Schneider and Hütter opened their own studio in Dusseldorf, Kling Klang, where all production took place from their fifth album onwards. There they worked for 12 to 14 hours daily, designing and building many systems and instruments, including their own vocoder, the Robovox, as well as making music.

They began collaborating with sound engineer Conny Plank, at whose studio they made their fourth album, Autobahn (1974). Electronic percussionists Wolfgang Flür and Klaus Roder now completed the group.

This was the band’s defining album. The 23-minute title track, also released as a 3½-minute single, attempted to capture the sensation of driving at high speed on the motorway. Flür said, “We used to drive a lot, we used to listen to the sound of driving, the wind, passing cars and lorries, the rain, every moment the sounds around you are changing, and the idea was to rebuild those sounds on the synth.”

Its lightness and sense of detachment made it temptingly futuristic. Their first British television appearance was playing the song on the science show Tomorrows World.

They continued refining their sound. Trans-Europe Express (1977) was inspired by David Bowie’s Station to Station (1976), itself Bowie’s first step towards embracing their own sounds. “V-2 Schneider” on Heroes (1977) was Bowie’s tribute to Kraftwerk and its founder, whose efforts he described as “folk music of the factories.”

Kraftwerk’s conceptual presentation was defined by Günther Fröhling on the cover of The Man-Machine (1978), where the band appeared as identically dressed mannequins. Here was a mix of electronica and fashion. It was unsurprisingly arch, given that it was said to have been inspired by British artists Gilbert & George, who had exhibited in Dusseldorf in 1970. That influence can be read in the enigmatic pose Schneider would take in interviews.

It was all deliberate, ironic and humorous, but limited. The band hid behind mannequin effigies of themselves as a deadpan satirical statement of mechanical integration, with Schneider saying in 1978, “We love our machines, we have an erotic relationship with them.”

Their 1975-1981 albums were the highest point of their achievements, each centring on some aspect of modern technological life: Radio-Activity (1975) on radio communication, Trans-Europe Express on travel, The Man-Machine on human-technology hybrids and Computer World (1981) on the rise of computers.

The latter spawned one of their few single hits, “The Model,” a typically detached satire on fashion. By this time their influence was clear. Artists enthusiastically followed their technological lead, but mostly without embracing their detachment.

The electronic vistas Kraftwerk had opened up did not require the dehumanisation they played with. Some responded to the brutality of society with active rejection rather than Kraftwerk’s aloofness. Joy Division’s Ian Curtis was a fan, and Kraftwerk inspired the changed direction of New Order after his suicide.

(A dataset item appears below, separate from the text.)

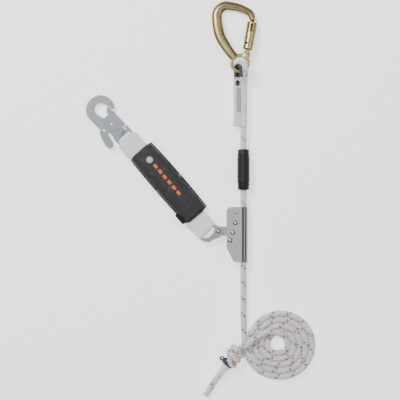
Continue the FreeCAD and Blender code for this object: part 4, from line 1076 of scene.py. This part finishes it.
def inflate(piece, pressure, cap):
    """Blow a closed form up as cloth, keep each point within cap of where it was, and apply it."""
    start = [v.co.copy() for v in piece.data.vertices]
    cloth_modifier = piece.modifiers.new("cloth", "CLOTH")
    settings = cloth_modifier.settings
    settings.use_pressure = True
    settings.uniform_pressure_force = pressure
    settings.effector_weights.gravity = 0
    settings.quality = 5
    settings.tension_stiffness = 25
    settings.compression_stiffness = 25
    settings.bending_stiffness = 2.0
    cloth_modifier.point_cache.frame_start = 1
    cloth_modifier.point_cache.frame_end = 20
    for number in range(1, 21):
        bpy.context.scene.frame_set(number)
    graph = bpy.context.evaluated_depsgraph_get()
    blown = [v.co.copy() for v in piece.evaluated_get(graph).data.vertices]
    piece.modifiers.remove(cloth_modifier)
    bpy.context.scene.frame_set(1)
    for vertex, was, now in zip(piece.data.vertices, start, blown):
        move = now - was
        if move.length > cap:
            move = move.normalized() * cap
        vertex.co = was + move
    piece.data.update()


cover_finish = Finish("black_cover", (0.022, 0.022, 0.024), roughness=0.62, Specular_IOR_Level=0.4)
cover = add_piece("cover_cloth", lofted("cover_cloth", cover_rows(0.0022, 0.0098)), cover_finish)
inflate(cover, 4.0, 0.0021)

# %% Wrinkles, seams and bound edges
from mathutils import noise as mnoise

INTO_COVER = COVER_FRAME.inverted()
for vertex in cover.data.vertices:
    local = INTO_COVER @ vertex.co
    along = abs(local.x) / HALF_LENGTH
    width = cover_half_width(local.x)
    near_edge = smooth((abs(local.y) / width - 0.55) / 0.4)
    crease = mnoise.fractal(Vector((local.x * 60, local.y * 38, local.z * 30)), 1.0, 2.1, 4)
    soft = mnoise.noise(Vector((local.x * 26, local.y * 30, 3.0 + local.z * 20)))
    lift = crease * (0.0005 + 0.0011 * near_edge) + soft * 0.0010
    seam_gap = abs(abs(local.x) - HALF_LENGTH * 0.90)
    lift -= 0.0007 * (1 - smooth(seam_gap / 0.0025))
    long_seam = abs(abs(local.y) - (width - 0.0048))
    lift -= 0.0005 * (1 - smooth(long_seam / 0.0020)) * smooth((0.95 - along) / 0.1)
    vertex.co = COVER_FRAME @ Vector((local.x, local.y, local.z + math.copysign(lift, local.z)))
cover.data.update()
weave = cover_finish.node("TexVoronoi", 0, None, Scale=900.0)
wear = cover_finish.noise(60, 5, 0.65)
cover_finish.color(cover_finish.mix(wear.ramp(0.48, 0.8) * 0.7, (0.016, 0.016, 0.018), (0.060, 0.060, 0.062)))
cover_finish.roughness(0.48 + wear * 0.25)
cover_finish.bump(weave * 0.5 + wear * 0.5, 0.0006, 0.55)
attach(cover, "absorber")
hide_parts("absorber_cover", "tear_pack", "pack_stitching")
cover_sub = cover.modifiers.new("smooth", "SUBSURF")
cover_sub.levels = 1
cover_sub.render_levels = 1

binding_finish = Finish("black_binding", (0.01, 0.01, 0.012), roughness=0.85, Specular_IOR_Level=0.15)
binding_weave = binding_finish.noise(1500, 2, 0.5)
binding_finish.color(binding_finish.mix(binding_weave, (0.006, 0.006, 0.007), (0.020, 0.020, 0.022)))
binding_finish.bump(binding_weave, 0.0004, 0.6)


def edge_point(x, side, z=0.0):
    return COVER_FRAME @ Vector((x, side * (cover_half_width(x) - 0.0007), z))


for side, side_name in ((1, "upper"), (-1, "lower")):
    run = [edge_point((k / 60 * 2 - 1) * (HALF_LENGTH - 0.004), side, 0.0006 * math.sin(k * 0.7))
           for k in range(61)]
    even_run, _ = even(run, 0.0016)
    binding = add_piece("cover_edge_" + side_name,
                        tube_mesh("cover_edge", even_run, lambda *_: 0.0013, 12), binding_finish)
    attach(binding, "absorber")

# %% [markdown]
# The print and the round badge lie on the cover's surface, so each is a patch that follows it.
# The closing tab is a flat rounded block beside the cover's edge. The print is a plain row of dashes.

# %% Print, badge and tab
cover_surface = surface_of(cover)
orange = Finish("orange_print", (0.80, 0.27, 0.03), roughness=0.5)
orange_wear = orange.noise(500, 3, 0.6)
orange.color(orange.mix(orange_wear.ramp(0.55, 0.75) * 0.5, (0.62, 0.13, 0.005), (0.24, 0.06, 0.01)))
grey = Finish("grey_badge", (0.36, 0.36, 0.36), roughness=0.5)
badge_marks = grey.noise(330, 2, 0.5).ramp(0.45, 0.55)
grey.color(grey.mix(badge_marks * 0.6, (0.46, 0.46, 0.46), (0.22, 0.22, 0.22)))
for i in range(6):
    place = COVER_FRAME @ Matrix.Translation(mm(-40.8 + i * 13.6, 2.4, 0))
    dash_outline = rounded_box(0.0092, 0.0062, 0.0014)
    dash = patch(f"print_dash_{i}", cover_surface, place, dash_outline, 0.0003, orange, 5)
    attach(dash, "absorber")
    if i == 0:
        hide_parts("cover_stripe")
badge_place = COVER_FRAME @ Matrix.Translation(mm(-58.0, 2.0, 0))
badge = patch("round_badge", cover_surface, badge_place, oval(0.013, 0.013), 0.0003, grey, 6)
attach(badge, "absorber")
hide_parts("cover_badge")
tab_rows = []
for height, shrink in ((2.6, 0.0006), (2.6, 0), (4.6, 0), (4.6, 0.0006)):
    outline = rounded_box(0.024 - 2 * shrink, 0.011 - 2 * shrink, 0.0022 - shrink)
    tab_rows.append([COVER_FRAME @ (Vector((x, y, 0)) + mm(67, -26.5, height)) for x, y in outline])
tab = add_piece("closing_tab", lofted("closing_tab", tab_rows), binding_finish)
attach(tab, "absorber")
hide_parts("cover_tab")

# %% [markdown]
# ## Floor and light
# A plain white floor, a wide soft light above and two long side lights. The sky is a bright
# ring, with a dim hole straight overhead and darkness towards the horizon, so that round metal
# bars get a dark edge and a bright line, as they do in a light tent.

# %% Floor
floor_mesh = bpy.data.meshes.new("floor")
floor_mesh.from_pydata([(-4, -4, 0), (4, -4, 0), (4, 4, 0), (-4, 4, 0)], [], [(0, 1, 2, 3)])
floor_finish = Finish("floor_white", (0.90, 0.90, 0.90), roughness=0.9, Specular_IOR_Level=0.1)
floor_finish.shader.inputs["Emission Color"].default_value = (1, 1, 1, 1)
floor_finish.shader.inputs["Emission Strength"].default_value = 1.0
floor = add_piece("floor", floor_mesh, floor_finish)
floor.location.z = -0.0002

# %% Sky and lamps
world = bpy.data.worlds.new("sky")
bpy.context.scene.world = world
world.use_nodes = True
sky = world.node_tree
direction = sky.nodes.new("ShaderNodeTexCoord")
height = sky.nodes.new("ShaderNodeSeparateXYZ")
sky.links.new(direction.outputs["Generated"], height.inputs[0])


def by_height(low, high, start, end):
    """A brightness that goes from start to end as the sky's height goes from low to high."""
    fade = sky.nodes.new("ShaderNodeMapRange")
    fade.interpolation_type = "SMOOTHSTEP"
    for name, number in (("From Min", low), ("From Max", high), ("To Min", start), ("To Max", end)):
        fade.inputs[name].default_value = number
    sky.links.new(height.outputs["Z"], fade.inputs["Value"])
    return fade.outputs["Result"]


horizon = by_height(0.45, 0.97, 0.035, 1.0)
overhead = by_height(0.965, 0.993, 1.0, 0.22)
both = sky.nodes.new("ShaderNodeMath")
both.operation = "MULTIPLY"
sky.links.new(horizon, both.inputs[0])
sky.links.new(overhead, both.inputs[1])
sky.links.new(both.outputs["Value"], sky.nodes["Background"].inputs["Color"])
sky.nodes["Background"].inputs["Strength"].default_value = 1.0


def lamp(name, place, aim, width, length, power):
    light = bpy.data.lights.new(name, "AREA")
    light.shape = "RECTANGLE"
    light.size = width
    light.size_y = length
    light.energy = power
    holder = bpy.data.objects.new(name, light)
    holder.location = place
    holder.rotation_euler = (Vector(aim) - Vector(place)).to_track_quat("-Z", "Y").to_euler()
    bpy.context.scene.collection.objects.link(holder)
    return holder


SET_MIDDLE = (0.05, -0.13, 0)
lamp("key", (-1.15, 1.25, 2.2), SET_MIDDLE, 0.9, 1.1, 78)
lamp("fill", (1.5, 0.3, 1.9), SET_MIDDLE, 0.25, 1.6, 13)
lamp("strip", (-0.2, -1.5, 1.9), SET_MIDDLE, 1.4, 0.25, 9)
print("lights set")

Some sought to counter the alienation with something warmer than wry irony during the 1980s explosion of electronic music. Singer Dave Gahan was once described as the “attitude” of Kraftwerk-inspired Depeche Mode. Electronic dance instrumentation was coupled with more soulful singing. Often all these were combined, as on Heaven 17’s “Temptation” “Let me go” and later collaboration with Tina Turner.

Politics was also more engaged—as with Heaven 17’s “(We Don’t Need This) Fascist Groove Thang,” Orchestral Manoeuvres in the Dark’s “Enola Gay” and Depeche Mode’s “Everything Counts.” The technological developments Kraftwerk championed were widely accepted, but generally with a different attitude to the relationship of man and machine, and the balance between them. Very few artists tried to emulate the alienation.

The electronic dance music they had inspired continues to expand. Afrika Bambaataa’s breakthrough hip-hop hit “Planet Rock” (1982), in part a tribute to Kraftwerk, triggered a wave of new electro, and their influence is today pretty much universal. The NME wrote that without Kraftwerk “there would have been no New Order, acid house, Prodigy, electroclash, grime or Daft Punk.” Their influence is too extensive for one article, and for the expertise of this author.

But as their influence spread, their own output slowed and became less intriguing.

This was something of an impasse of their own creation. Their last major single success, “Tour de France” (1983), applied the “Autobahn” approach to cycling, with chains, gears and the cyclist’s breathing worked into the soundscape.

They appeared less in public, which was a factor in Flür and Bartos’ quitting. But Schneider and Hütter continued working at Kling Klang. In the 1990s, they began playing live more regularly at dance festivals, taking a portable studio with them.

Hütter called Schneider “a sound fetishist,” saying, “With electronic music there’s no necessity ever to leave the studio.”

Schneider, who did not enjoy live performance, left Kraftwerk in 2008. He continued working but released nothing. His last recording, a collaboration with Dan Lacksman of 1970s electronic disco group Telex, was “Stop Plastic Pollution” (2015) for environmental charity Parley for the Oceans. It coupled looped recordings of water drops with guitar chords trying to do “something other than Kraftwerk, not Kraftwerk-like,” in Lacksman’s words. It is as if Schneider had himself come up against the limitations of his earlier achievements.

Kraftwerk’s contribution to sound, to how music is made, is enormous. Many bands have sought to confront the relationship between mankind and technology, but they have built on Kraftwerk’s pioneering accomplishments while placing emphasis on the human interaction inherent within both society and music rather than either celebrating or accepting as a given the subordination of man to machine.